20 September 2004

Good Soldier Outlier: Gays in the Draft-era Military

The only long-term friend I made during my Army days was gay. And he wasn't even in the Army; he was a sailor, one of my roommates at the Defense Language Institute. It didn't strike me until many years later that a fair number of my fellow students at DLI must have been gay. What a shame it would have been if all their language skills had been rejected.

Gary was an ardent film buff from Tulsa, OK. He and I went to many movies in Monterey, Carmel, and elsewhere on the Peninsula, from Sergei Bondarchuk's epic "War and Peace" to Russ Meyer's graphic "Vixen." We also spent a lot of time exploring local history, from Steinbeck to Robert Louis Stevenson.
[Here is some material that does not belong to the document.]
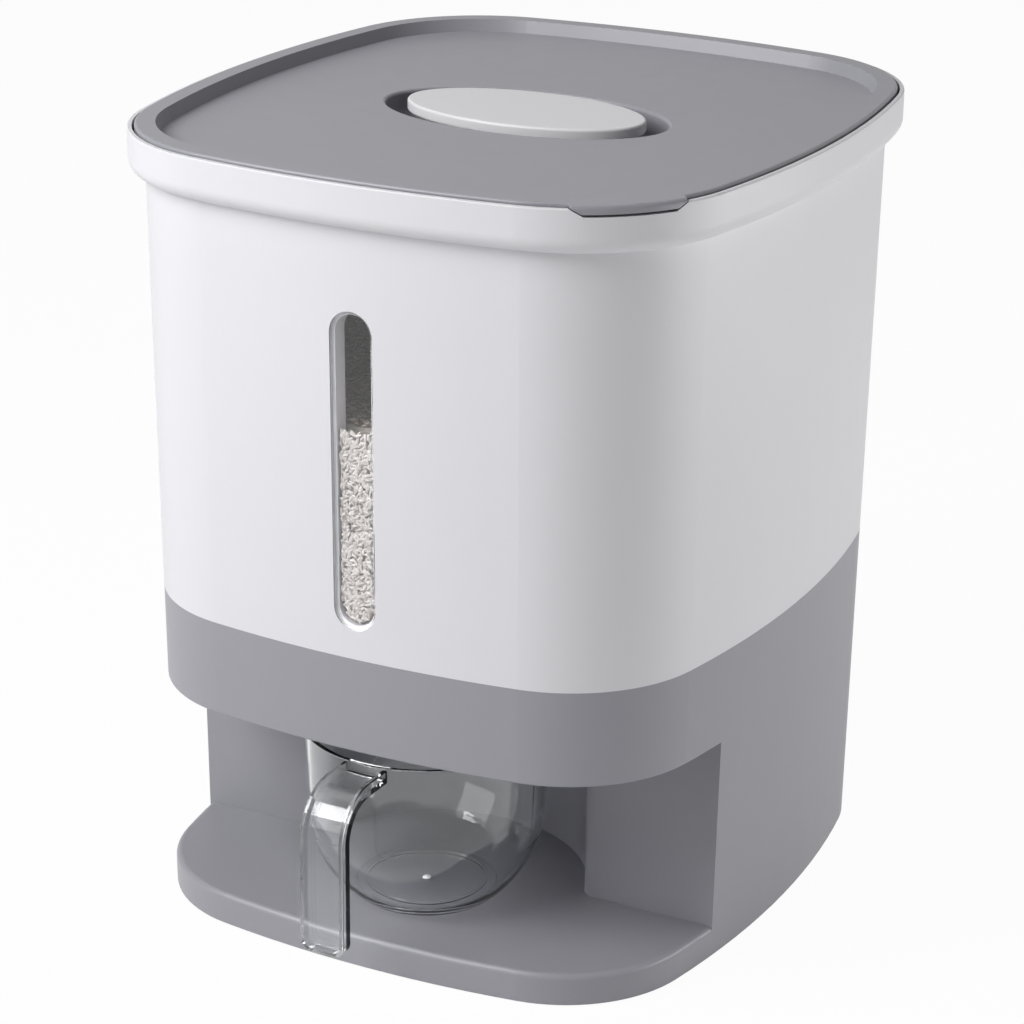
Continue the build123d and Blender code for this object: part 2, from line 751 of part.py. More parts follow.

One weekend when we had planned to hike over the top of the Presidio along a section of 17-mile Drive and down toward Carmel, he failed to return to our room on Friday night. When he finally got back Saturday, he gingerly confessed to me that he had spent the night with a gay acquaintance in town. I was the first straight person he had revealed himself to, and he seemed to think it would be the end of our friendship. But it wasn't. The next day we took a long hike together, either all the way to Carmel or to a Carmel Valley movie theatre. I can't really remember.
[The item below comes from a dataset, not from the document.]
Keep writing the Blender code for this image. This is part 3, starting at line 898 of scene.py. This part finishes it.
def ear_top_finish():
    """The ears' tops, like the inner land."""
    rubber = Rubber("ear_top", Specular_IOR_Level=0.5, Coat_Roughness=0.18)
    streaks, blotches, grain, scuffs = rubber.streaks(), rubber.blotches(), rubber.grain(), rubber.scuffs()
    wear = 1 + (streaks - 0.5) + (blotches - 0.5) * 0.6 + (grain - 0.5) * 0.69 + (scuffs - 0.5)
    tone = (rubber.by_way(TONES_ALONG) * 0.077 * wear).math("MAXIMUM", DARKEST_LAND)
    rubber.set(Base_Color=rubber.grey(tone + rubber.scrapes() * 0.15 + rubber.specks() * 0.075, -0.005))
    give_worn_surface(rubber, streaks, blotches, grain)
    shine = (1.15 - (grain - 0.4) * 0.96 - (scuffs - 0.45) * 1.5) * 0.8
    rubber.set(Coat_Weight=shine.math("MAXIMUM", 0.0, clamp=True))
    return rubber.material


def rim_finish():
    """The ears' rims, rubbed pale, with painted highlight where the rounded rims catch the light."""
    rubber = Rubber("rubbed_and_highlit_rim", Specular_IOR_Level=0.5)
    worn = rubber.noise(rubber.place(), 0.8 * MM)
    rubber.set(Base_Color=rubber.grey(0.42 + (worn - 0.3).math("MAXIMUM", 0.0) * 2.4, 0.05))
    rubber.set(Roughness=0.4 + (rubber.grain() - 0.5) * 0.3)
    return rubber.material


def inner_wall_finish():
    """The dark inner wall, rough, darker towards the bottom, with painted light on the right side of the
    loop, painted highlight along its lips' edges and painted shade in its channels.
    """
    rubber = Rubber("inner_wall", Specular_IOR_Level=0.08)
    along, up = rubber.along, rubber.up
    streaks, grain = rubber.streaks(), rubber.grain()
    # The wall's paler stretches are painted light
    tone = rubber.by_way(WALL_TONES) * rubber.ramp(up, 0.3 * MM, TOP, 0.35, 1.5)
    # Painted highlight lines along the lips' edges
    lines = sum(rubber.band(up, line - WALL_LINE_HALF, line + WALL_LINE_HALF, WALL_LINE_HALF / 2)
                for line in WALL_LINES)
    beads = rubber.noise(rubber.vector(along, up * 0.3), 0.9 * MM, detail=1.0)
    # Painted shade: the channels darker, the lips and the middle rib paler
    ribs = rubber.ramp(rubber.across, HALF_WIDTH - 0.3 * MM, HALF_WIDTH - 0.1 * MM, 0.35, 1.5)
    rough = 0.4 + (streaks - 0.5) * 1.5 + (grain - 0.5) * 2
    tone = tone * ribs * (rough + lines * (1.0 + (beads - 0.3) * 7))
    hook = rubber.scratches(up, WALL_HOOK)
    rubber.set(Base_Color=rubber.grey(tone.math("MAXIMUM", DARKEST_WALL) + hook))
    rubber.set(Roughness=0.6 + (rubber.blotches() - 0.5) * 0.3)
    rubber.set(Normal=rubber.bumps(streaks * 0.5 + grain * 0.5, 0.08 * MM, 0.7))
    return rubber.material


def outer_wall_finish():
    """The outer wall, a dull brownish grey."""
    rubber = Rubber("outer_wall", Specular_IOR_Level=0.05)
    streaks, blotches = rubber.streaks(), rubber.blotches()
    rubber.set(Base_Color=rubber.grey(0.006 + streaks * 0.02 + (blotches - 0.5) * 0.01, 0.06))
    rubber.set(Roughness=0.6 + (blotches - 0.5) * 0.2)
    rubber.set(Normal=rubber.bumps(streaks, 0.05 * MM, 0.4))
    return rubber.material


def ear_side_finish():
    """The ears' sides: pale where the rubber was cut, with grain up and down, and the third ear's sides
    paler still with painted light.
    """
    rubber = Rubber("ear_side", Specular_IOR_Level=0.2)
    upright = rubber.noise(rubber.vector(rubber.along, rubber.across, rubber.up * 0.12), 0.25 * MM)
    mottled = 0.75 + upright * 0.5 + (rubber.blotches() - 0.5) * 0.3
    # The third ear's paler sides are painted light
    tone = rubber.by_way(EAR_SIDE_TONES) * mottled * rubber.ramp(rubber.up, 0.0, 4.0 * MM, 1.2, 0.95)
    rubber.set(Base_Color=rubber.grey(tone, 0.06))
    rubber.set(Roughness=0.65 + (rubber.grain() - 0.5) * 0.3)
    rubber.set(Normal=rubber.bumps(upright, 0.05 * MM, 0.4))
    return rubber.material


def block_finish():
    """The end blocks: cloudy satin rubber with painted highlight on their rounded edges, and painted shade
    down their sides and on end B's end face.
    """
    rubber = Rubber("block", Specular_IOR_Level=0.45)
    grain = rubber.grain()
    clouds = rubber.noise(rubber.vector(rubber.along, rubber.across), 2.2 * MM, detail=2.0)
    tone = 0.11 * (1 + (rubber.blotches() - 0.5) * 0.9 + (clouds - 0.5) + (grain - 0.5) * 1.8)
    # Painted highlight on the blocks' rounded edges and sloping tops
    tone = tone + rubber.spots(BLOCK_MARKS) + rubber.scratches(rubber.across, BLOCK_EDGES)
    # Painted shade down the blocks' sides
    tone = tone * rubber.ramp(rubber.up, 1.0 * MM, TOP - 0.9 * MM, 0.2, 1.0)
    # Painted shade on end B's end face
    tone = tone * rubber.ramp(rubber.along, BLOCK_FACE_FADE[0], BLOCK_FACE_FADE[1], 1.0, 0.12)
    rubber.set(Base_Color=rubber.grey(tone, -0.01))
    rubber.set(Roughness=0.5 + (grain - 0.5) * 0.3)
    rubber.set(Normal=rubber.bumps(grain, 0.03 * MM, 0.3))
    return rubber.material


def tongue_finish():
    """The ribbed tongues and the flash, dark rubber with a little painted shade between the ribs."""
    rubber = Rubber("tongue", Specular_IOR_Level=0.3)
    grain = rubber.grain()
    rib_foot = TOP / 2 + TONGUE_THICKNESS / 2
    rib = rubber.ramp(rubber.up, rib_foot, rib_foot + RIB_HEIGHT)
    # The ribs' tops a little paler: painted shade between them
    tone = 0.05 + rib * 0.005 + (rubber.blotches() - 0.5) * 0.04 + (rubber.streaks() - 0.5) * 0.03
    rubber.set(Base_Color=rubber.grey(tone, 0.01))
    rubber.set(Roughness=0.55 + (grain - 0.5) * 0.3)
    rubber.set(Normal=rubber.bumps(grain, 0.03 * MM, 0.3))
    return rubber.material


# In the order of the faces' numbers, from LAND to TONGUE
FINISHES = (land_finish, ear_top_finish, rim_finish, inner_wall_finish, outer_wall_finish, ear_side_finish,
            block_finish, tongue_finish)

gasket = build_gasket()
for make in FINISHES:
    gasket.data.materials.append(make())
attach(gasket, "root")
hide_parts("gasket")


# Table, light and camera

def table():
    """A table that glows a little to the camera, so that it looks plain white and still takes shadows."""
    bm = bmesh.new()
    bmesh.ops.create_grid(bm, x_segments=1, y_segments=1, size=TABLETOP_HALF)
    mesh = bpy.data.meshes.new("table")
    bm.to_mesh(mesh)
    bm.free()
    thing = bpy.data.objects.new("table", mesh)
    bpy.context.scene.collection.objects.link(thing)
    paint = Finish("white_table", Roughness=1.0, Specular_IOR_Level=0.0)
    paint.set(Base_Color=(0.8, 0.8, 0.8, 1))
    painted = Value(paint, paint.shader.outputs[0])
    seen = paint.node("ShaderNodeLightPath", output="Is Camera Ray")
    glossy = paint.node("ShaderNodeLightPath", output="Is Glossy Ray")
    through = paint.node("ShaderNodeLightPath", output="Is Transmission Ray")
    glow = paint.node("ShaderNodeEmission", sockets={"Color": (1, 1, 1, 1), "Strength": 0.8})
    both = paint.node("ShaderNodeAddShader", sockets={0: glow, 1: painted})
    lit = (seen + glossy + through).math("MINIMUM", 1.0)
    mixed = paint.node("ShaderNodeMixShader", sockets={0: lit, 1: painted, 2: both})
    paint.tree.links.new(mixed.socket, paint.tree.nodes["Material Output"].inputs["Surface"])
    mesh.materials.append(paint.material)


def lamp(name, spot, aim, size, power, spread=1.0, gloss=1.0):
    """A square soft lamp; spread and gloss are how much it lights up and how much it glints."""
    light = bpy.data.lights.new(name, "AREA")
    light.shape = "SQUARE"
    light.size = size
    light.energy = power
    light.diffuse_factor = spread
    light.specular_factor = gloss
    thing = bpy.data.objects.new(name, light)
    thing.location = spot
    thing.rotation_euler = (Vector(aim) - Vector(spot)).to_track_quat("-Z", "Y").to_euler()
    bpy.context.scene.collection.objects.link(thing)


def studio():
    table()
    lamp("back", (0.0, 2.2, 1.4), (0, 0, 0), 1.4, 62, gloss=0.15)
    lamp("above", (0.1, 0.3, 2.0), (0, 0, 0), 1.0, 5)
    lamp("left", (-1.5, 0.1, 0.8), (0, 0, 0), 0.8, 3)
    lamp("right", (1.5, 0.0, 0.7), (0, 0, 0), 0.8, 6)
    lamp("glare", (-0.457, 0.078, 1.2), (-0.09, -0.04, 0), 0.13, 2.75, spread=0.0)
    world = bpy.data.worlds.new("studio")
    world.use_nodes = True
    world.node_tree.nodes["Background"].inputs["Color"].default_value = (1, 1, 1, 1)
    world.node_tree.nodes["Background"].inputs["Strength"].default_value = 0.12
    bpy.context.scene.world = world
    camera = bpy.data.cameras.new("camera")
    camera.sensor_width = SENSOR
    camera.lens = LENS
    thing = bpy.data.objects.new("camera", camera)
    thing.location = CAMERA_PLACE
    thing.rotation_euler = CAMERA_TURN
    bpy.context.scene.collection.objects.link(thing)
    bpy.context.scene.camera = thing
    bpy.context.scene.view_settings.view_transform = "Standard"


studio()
After he finished his Spanish course at DLI, he was assigned to Puerto Rico, with some time in Guantanamo. He would write long letters about the local scene there, but nothing quite so explicit as what he later wrote once he got out of the Navy and settled in Westwood Village, Los Angeles, where he found work in a factory that employed a lot of Spanish-speaking employees. Once there, his letters began to reveal much more about his active sexlife, including his bathhouse adventures.

By then, I was in graduate school in Hawai‘i, and my life seemed hopelessly boring by comparison, except when I did a spell of fieldwork. However, it was during graduate school that a lesbian friend recruited me to participate in a new gay rights parade right down the length of Waikiki. I only did it for Gary's sake. There were hardly more than a dozen of us, and I got filmed passing right in front of a TV camera on the local news. When we got to the end, near the Honolulu Zoo, I spent a long time looking at the monkeys--with considerable empathy.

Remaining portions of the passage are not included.